We all know Global Warming was an elaborate lie** designed to make nerds seem cool, thus helping them to dip their dicks in vagoo sauce. They told us gas was full of pollution all the sudden, so scientists would have to step up and save the day with their expensive gadgets.
Luckily, we saw through all that bullshit with the greatest of ease. We've seen enough cartoons and eighties movies to know that nerds are jerks and actions never have serious consequences.
So imagine my surprise when I read about this new Cap and Trade Law or program or whatever the fuck it is. Obama wants to take away our rights to drive cars, run factories, live fast, and die young?
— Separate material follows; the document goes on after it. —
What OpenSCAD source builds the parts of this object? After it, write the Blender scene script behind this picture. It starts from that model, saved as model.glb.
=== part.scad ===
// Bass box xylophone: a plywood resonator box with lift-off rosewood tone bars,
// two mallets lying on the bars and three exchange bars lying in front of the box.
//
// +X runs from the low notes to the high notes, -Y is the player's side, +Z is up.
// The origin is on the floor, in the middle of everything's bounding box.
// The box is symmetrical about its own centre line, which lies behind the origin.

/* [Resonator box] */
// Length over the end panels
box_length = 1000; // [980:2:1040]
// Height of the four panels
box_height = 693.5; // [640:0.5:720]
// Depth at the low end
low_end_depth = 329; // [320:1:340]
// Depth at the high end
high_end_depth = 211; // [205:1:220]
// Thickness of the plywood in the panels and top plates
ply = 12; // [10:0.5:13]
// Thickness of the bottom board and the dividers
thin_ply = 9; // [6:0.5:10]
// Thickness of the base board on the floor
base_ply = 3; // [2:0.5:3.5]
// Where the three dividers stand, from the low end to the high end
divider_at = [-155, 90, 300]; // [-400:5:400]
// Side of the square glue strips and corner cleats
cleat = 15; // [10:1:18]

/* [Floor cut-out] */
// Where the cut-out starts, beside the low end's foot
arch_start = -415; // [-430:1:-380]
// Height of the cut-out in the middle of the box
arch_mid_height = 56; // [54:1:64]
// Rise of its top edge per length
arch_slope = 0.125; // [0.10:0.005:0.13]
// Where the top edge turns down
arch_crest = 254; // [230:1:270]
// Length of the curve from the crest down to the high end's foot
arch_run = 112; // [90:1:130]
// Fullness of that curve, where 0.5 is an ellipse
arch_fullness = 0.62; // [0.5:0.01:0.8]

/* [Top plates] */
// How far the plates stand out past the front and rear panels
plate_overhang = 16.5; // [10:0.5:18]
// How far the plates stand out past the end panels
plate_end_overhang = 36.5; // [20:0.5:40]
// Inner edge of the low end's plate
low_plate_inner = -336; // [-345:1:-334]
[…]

How could that be? How could a man with such grace and insight want to do something so retarded?
Now, I've been hesitant to write this blog. I don't think it's right for people to criticize our President, especially on the Fourth of July, but this Wahington Post article officially declared it OK to hate on the President, despite his blackness and probable gang affiliations. And I have to do something, cause SnM, inc. cuts down forests like fucking crazy and pumps black clouds of death into the air just for kicks.
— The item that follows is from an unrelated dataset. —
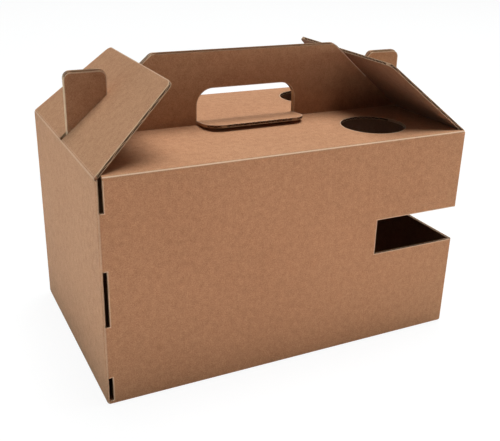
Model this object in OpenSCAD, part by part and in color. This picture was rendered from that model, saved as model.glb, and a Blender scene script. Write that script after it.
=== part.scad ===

So here goes: Fuck Cap and Trade. It's gonna make everything cost 5 million dollars, and after two weeks of that shit, we'll be slitting eachother's throats Road Warrior style. Is that what you want, Obama? It's what SnM wants - sweet, delicious anarchy. So I guess I changed my mind. Cap and Trade rocks my socks. Go Captain Planet!
**Global Warming is not actaully a lie. Please, for the love of God, install some compact flouresents, or we're all gonna die.